Оно было замаскировано: двое из пяти. Формально и не большинство. Но двое не разлей вода конармейцев - и трое одинцов. Лишь Тухачевский был трудноуправляем. Но уж с этим ничего нельзя было поделать. Не присвоить маршальское звание Тухачевскому значило прямо со старта сделать это звание придворным. Так что и Тухачевский пусть послужит, слава имени его пусть послужит к вящему авторитету института маршалов. А расправиться, когда придет время, с маршалом и вовсе любо-дорого.

Интриган с уголовным уклоном, Сталин знал характеры назначаемых и учитывал нюансы отношений. (При отсутствии столкновений, провоцировал их. Чем больше матерел у власти, тем это делалось заметнее, и уж совсем явно проступило во время Великой Отечественной.) Если он не побоялся ввести в институт маршалов двух кадровых офицеров царской армии, Тухачевского и Егорова, то остается заключить, что эти двое не тяготели друг к другу.

Внешне все выглядело если и не безупречно, то прилично. Снова напомню, что никто из командующих округами не получил маршальского звания. Выходило так, что звание давали как бы по должности. Маршалом не стал и Шапошников, окончивший академию Генштаба еще в 1910 году, и это выглядело формальным объяснением критериев Уборевичу и Якиру. Дескать, не на что вам обижаться, вот и Шапошников…

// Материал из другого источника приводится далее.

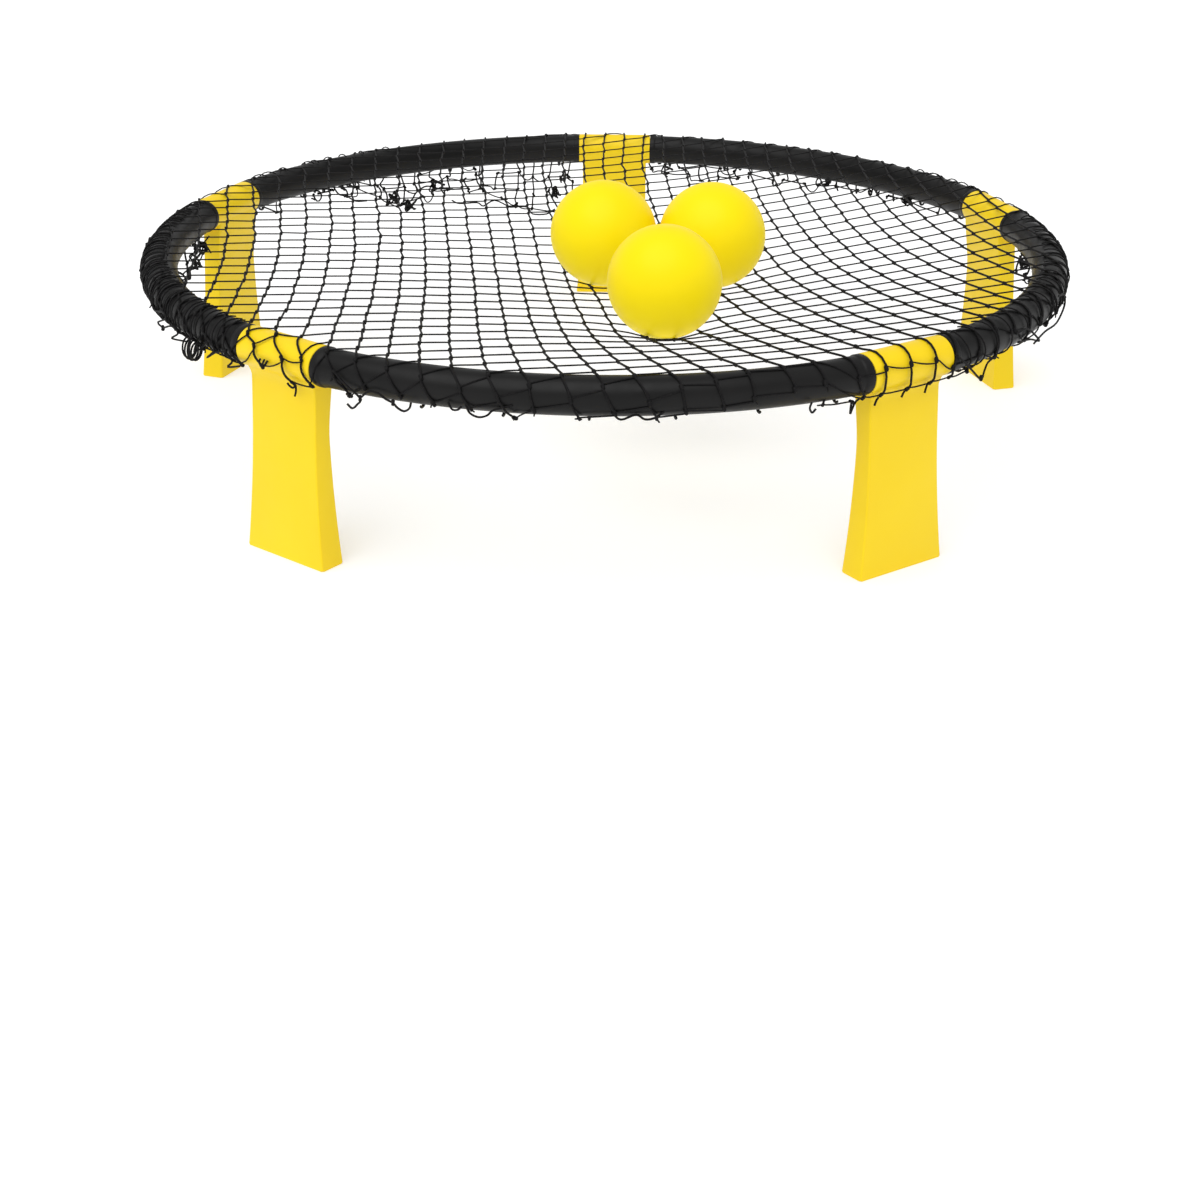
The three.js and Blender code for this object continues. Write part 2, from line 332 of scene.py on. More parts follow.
def spun(profile, sides):
    """A closed profile of (distance from the Y axis, y) turned round the Y axis."""
    made = bmesh.new()
    rings = []
    for k in range(sides):
        turn = 2 * math.pi * k / sides
        rings.append(
            [
                made.verts.new((r * math.cos(turn), y, r * math.sin(turn)))
                for r, y in profile
            ]
        )
    for k in range(sides):
        here, after = rings[k], rings[(k + 1) % sides]
        for m in range(len(profile)):
            n = (m + 1) % len(profile)
            made.faces.new((here[m], after[m], after[n], here[n]))
    bmesh.ops.remove_doubles(made, verts=made.verts, dist=1e-7)
    return made


def rounded(corners, radius, steps=4):
    """A closed outline with its corners rounded."""
    points = []
    count = len(corners)
    for i, corner in enumerate(corners):
        here = np.array(corner, float)
        before = np.array(corners[i - 1], float)
        after = np.array(corners[(i + 1) % count], float)
        to_before = (before - here) / np.linalg.norm(before - here)
        to_after = (after - here) / np.linalg.norm(after - here)
        half = math.acos(max(-1, min(1, to_before @ to_after))) / 2
        reach = min(
            radius / math.tan(half),
            0.45 * np.linalg.norm(before - here),
            0.45 * np.linalg.norm(after - here),
        )
        start, end = here + to_before * reach, here + to_after * reach
        for k in range(steps + 1):
            t = k / steps
            points.append(
                tuple((1 - t) ** 2 * start + 2 * t * (1 - t) * here + t * t * end)
            )
    return points


# ---- ring sections --------------------------------------------------------------------------

HOOKS = 7
HOOK_FROM_LEG = math.radians(9)


def section_path():
    """Centreline and radius of one section, whose middle is at azimuth 0."""
    lip, spigot_tip = 1.2 * MM, 1.0 * MM
    profile = [  # distance from the leg's middle, radius
        (spigot_tip, SPIGOT - 1.2 * MM),
        (spigot_tip + 0.4 * MM, SPIGOT - 0.4 * MM),
        (spigot_tip + 1.2 * MM, SPIGOT),
        (COLLAR_START - 0.8 * MM, SPIGOT),
        (COLLAR_START - 0.01 * MM, SPIGOT),
        (COLLAR_START, SPIGOT + 1.5 * MM),
        (COLLAR_START, SLEEVE - lip),
        (COLLAR_START + 0.3 * lip, SLEEVE - 0.3 * lip),
        (COLLAR_START + lip, SLEEVE),
        (COLLAR_END - 1.4 * MM, SLEEVE),
        (COLLAR_END - 0.5 * MM, SLEEVE - 0.3 * MM),
        (COLLAR_END + 0.2 * MM, TUBE + 0.1 * MM),
        (COLLAR_END + 1.2 * MM, TUBE),
    ]
    points, radii = [], []
    leg = np.array([math.cos(HALF_SECTION), math.sin(HALF_SECTION)])
    along = np.array([math.sin(HALF_SECTION), -math.cos(HALF_SECTION)])
    for distance, radius in profile:
        flat = FOLD * leg + distance * along
        if distance > BEND_START:
            turn = HALF_SECTION - math.asin(distance / RING)
            flat = RING * np.array([math.cos(turn), math.sin(turn)])
        points.append((flat[0], flat[1], 0))
        radii.append(radius)
    steps = 46
    edge = HALF_SECTION - math.asin(profile[-1][0] / RING)
    middle = [
        (RING * math.cos(turn), RING * math.sin(turn), 0)
        for turn in np.linspace(edge, -edge, steps)[1:-1]
    ]
    mirrored = [(x, -y, z) for x, y, z in reversed(points)]
    return (
        np.array(points + middle + mirrored),
        np.array(radii + [TUBE] * len(middle) + radii[::-1]),
    )


def hook(builder, azimuth):
    """A small moulded hook under the tube, its mouth towards the outside of the ring."""
    line = [  # mm outwards and up from the tube's lowest line, radius
        (-3, 1.5, 2.6),
        (-3, -1.2, 1.7),
        (-2.6, -2.6, 1.4),
        (-1.2, -3.6, 1.3),
        (1, -3.6, 1.2),
        (2.6, -2.6, 1.1),
        (3.1, -1.6, 0.7),
    ]
    points = [(RING + x * MM, 0, -TUBE + z * MM) for x, z, _ in line]
    radii = [radius for _, _, radius in line]
    turn = np.array(Matrix.Rotation(azimuth, 3, "Z"))
    builder.tube(np.array(points) @ turn.T, np.array(radii) * MM, 8)


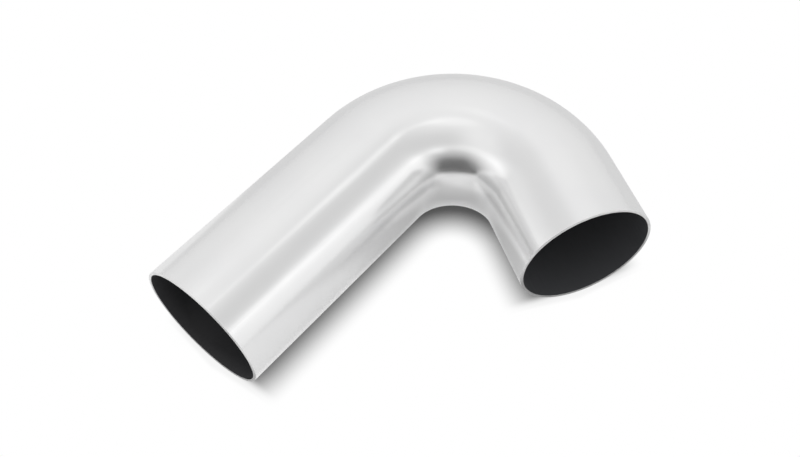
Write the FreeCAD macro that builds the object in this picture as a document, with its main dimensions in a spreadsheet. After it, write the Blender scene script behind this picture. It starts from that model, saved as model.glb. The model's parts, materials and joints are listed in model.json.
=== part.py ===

С нашего удаления не понять всей раскалывающей силы этого присвоения званий. Пришлось бы подробно рассказывать о деятельности всех участников драмы, чтобы дать представление о том, насколько неадекватно сравнение военного-интеллигента, грамотного и даже авторитетного Шапошникова с выдающимися полководцами-педагогами, строителями армии и любимцами войск Якиром и Уборевичем. Между тем все трое были аттестованы командармами первого ранга.

Л.Шапиро в своем исследовании не отмечает, что Сталин раскалывал армию намеренно. Но он прав, утверждая, что "…карьеристская толчея на служебной лестнице и трения на верхах между командирами и политработниками… вносили раздоры." Сталин использовал это, когда решил, что час расправы настал. Доносительство культивировалось в партии изначально. Но, быть может, массовый характер того доносительства, о котором говорит Жуков, в значительной мере стимулировалось этой толчеей.